Saiunkoku Monogatari - historyczne romansidło. W pewnym stylizowanym na chiny kraju władca uprawia mnietowisiszm jeśli chodzi o sprawy krajowe, więc dostaje laskę na zachętę, zeby w końcu wziął się do roboty. Udaje się ją kupić za górę pieniędzy. I co prawda ze swoich obowiązków doskonale się wywiązuje (uważając przy okazji błędnie, że on woli facetów i dlatego bez skrępowania śpiąc z nim w jednym łózku) to ktoś jej tam zdecydowanie nie lubi...
Jest jeszcze
Faye Stay Night czyli wojna o świętego Grala. Kilka lat przed pokazywanymi w serii wydarzeniami doszło do ogromnej katastrofy i miasto, wraz z licznymi mieszkańcami zostało obrucone w perzynę. Obecnie wszystko zaczyna się od początku. Mistrzowie przywołują służących aby ci ze sobą walczyli - a ten kto wygra otrzyma właśnie świętego Grala. A głównemu bohaterowi cała ta wojna bardzo się nie podoba.
Oprucz tego jest jeszcze
Simoun czyli opowieść o parareligijnym zakonie dzieci walczących o dobro swojego kraju. Gdy wkraczają w dorosłość powinni się już właściwie wycofać i zdecydować jaką chcą mieć płeć. Bo chociaż wyglądają na dziewczyny, to moga wybrać, czy chcą być nimi czy chłopakami.
Z kolei
Angel Heart to sensacja zachaczająca troche o City Huntera.To znaczy on sam wystepuję, ale jest jeszcze nastoletnia panna, którą wyszkolono na maszynę do zabijania i która oprucz mordów i zamachów nie zna żadnego innego życia. A ponieważ wszystko się rozgrywa w przestępczym światku to zawsze jest komu przywalić, lub kogo odstrzelić...

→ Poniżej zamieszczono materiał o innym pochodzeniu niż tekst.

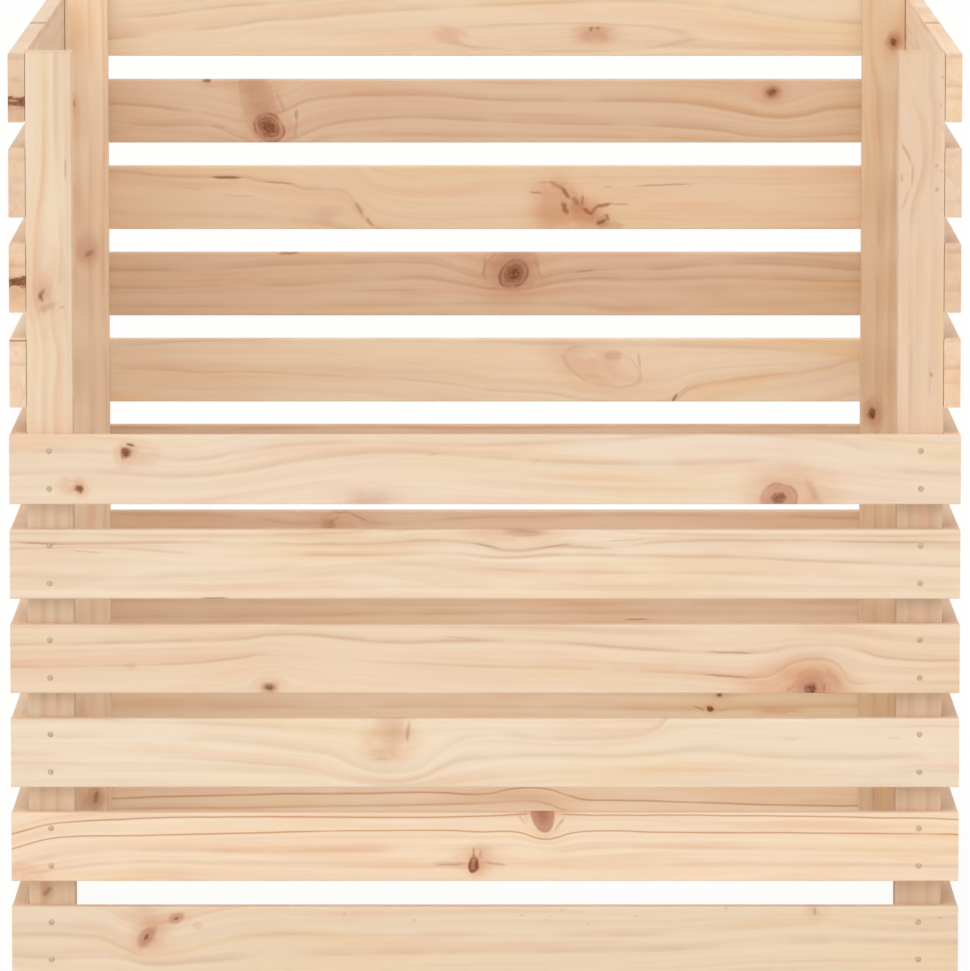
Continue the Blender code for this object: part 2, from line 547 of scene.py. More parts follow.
def pine_material(name, timber, axes, low, size, seed):
    """The pine of one timber. Axes are the world axes of along, up and depth; low and size are its box."""
    material = bpy.data.materials.new(name + "_pine")
    net = bare_net(material)
    rng = random.Random(seed)
    texture = net.add("ShaderNodeTexCoord").outputs
    scaled = net.add("ShaderNodeVectorMath", {0: texture["Object"], 3: MM}, operation="SCALE")
    place = net.split(scaled.outputs[0])
    along = place[axes[0]]
    up = net.minus(place[axes[1]], low[axes[1]] * MM)
    depth = net.minus(place[axes[2]], low[axes[2]] * MM)
    start, length = low[axes[0]] * MM, size[axes[0]] * MM
    facing = net.math("ABSOLUTE", net.split(texture["Normal"])[axes[0]])
    end = net.smooth(facing, 0.75, 0.95)
    shift = float(seed % 97)

    layer = net.plus(net.over(depth, 30.0), shift)
    wander = net.noise(net.over(along, 80.0), net.over(up, 30.0), layer, 2.0)
    bent = net.plus(up, net.times(net.minus(wander, 0.5), GRAIN_WANDER))
    for knot in timber.knots:
        if knot.bend:
            reach = knot.half_height * knot.bend
            stretch = 1.6 * knot.half_length / knot.half_height
            bent = net.call(PARTING, (along, bent, knot.along, knot.up, reach, stretch))[0]
    crisp, soft, flow = grain_field(net, along, bent, timber.lines, start, length, shift)

    heart_up = size[axes[1]] * MM * rng.uniform(-0.2, 1.2)
    heart_depth = rng.uniform(*HEART_DEPTHS)
    spacing = rng.uniform(*RING_SPACINGS)
    rings = net.call(RINGS, (along, flow, depth, heart_up, heart_depth, spacing, shift))[0]
    soft = net.math("MAXIMUM", soft, net.times(rings, RING_STRENGTH * timber.grain))
    for knot in timber.knots:
        share = net.call(HIDING, (along, up, *spot(knot), KNOT_STYLES[knot.style][-1]))[0]
        crisp, soft = net.times(crisp, share), net.times(soft, share)
    look = (srgb(*timber.tone), crisp, soft, timber.grain)
    colour = net.call(WOOD, (*look, along, up, flow, depth, end, shift))[0]
    for index, knot in enumerate(timber.knots):
        style = KNOT_STYLES[knot.style][:-1]
        colour = net.call(KNOT, (colour, along, up, depth, shift + index, *spot(knot), *style))[0]
    for mark in timber.marks:
        colour = net.call(MARK, (colour, along, up, *spot(mark), mark.dark))[0]

    across = (net.over(up, RELIEF_WIDTH), net.over(depth, RELIEF_WIDTH))
    relief = net.noise(net.over(along, RELIEF_LENGTH), *across, 2.0)
    values = {"Height": relief, "Strength": RELIEF_STRENGTH, "Distance": RELIEF_HEIGHT / MM}
    bump = net.add("ShaderNodeBump", values)
    values = {"Value": relief, "To Min": WOOD_ROUGHNESS[0], "To Max": WOOD_ROUGHNESS[1]}
    rough = net.add("ShaderNodeMapRange", values)
    net.gloss(colour, rough.outputs[0], bump.outputs[0], "Specular IOR Level", WOOD_SPECULAR)
    material.diffuse_color = srgb(*timber.tone)
    return material


def path(crisp, soft, *numbers):
    """A grain line whose points are one run of numbers: along, up, along, up and so on."""
    return Line(crisp, soft, tuple(zip(numbers[::2], numbers[1::2])))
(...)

Kiba to takie troche fantasy. Główny bohater należy do kategorii "lepiej go nie dotykaj bo będziesz miał problemy", trafia do świata fantasy w którym obdarzeni walcżą przy pomocy golemów. Jednocześnie jego kumpel trafia do tego samego świata, ale innego kraju. I o ile na początku wszystko jest w porządku to szybko się okazuje, że władza uwielbia trzymać swoich obywateli za mordę a wyrokami śmierci szafuje na prawo i lewo.
Nana została zrealizowana dosyć wiernie na podstawie mangi Ai Yazawy pod tym samym tytułem. Obie główne bohaterki mają tak na imie. Przy czym jedna była dawniej wolakem w grupie rokowej. Zespół się rozpadł a ona w końcu trafiła do Tokio. Druga to licealistka. Jej ostatnim facetem był starszy od niej męszczyzna. Żonaty. Według jej przyjaciółki nie zajmowa się prostytucją chyba tylko dlatego, bo za seks z nim nie brała kasy. Oprucz tego jest niesamowicie kochliwa i gdyby akurta nie miała chłopaka - którego z tego co pamiętam wcale tak bardzo nie kocha
- to chyba zakochałaby się na zabuj po wejciu do pierwszego lepszego sklepu...
Chwilowo chyba nic więcej nie przychodzi mi do głowy.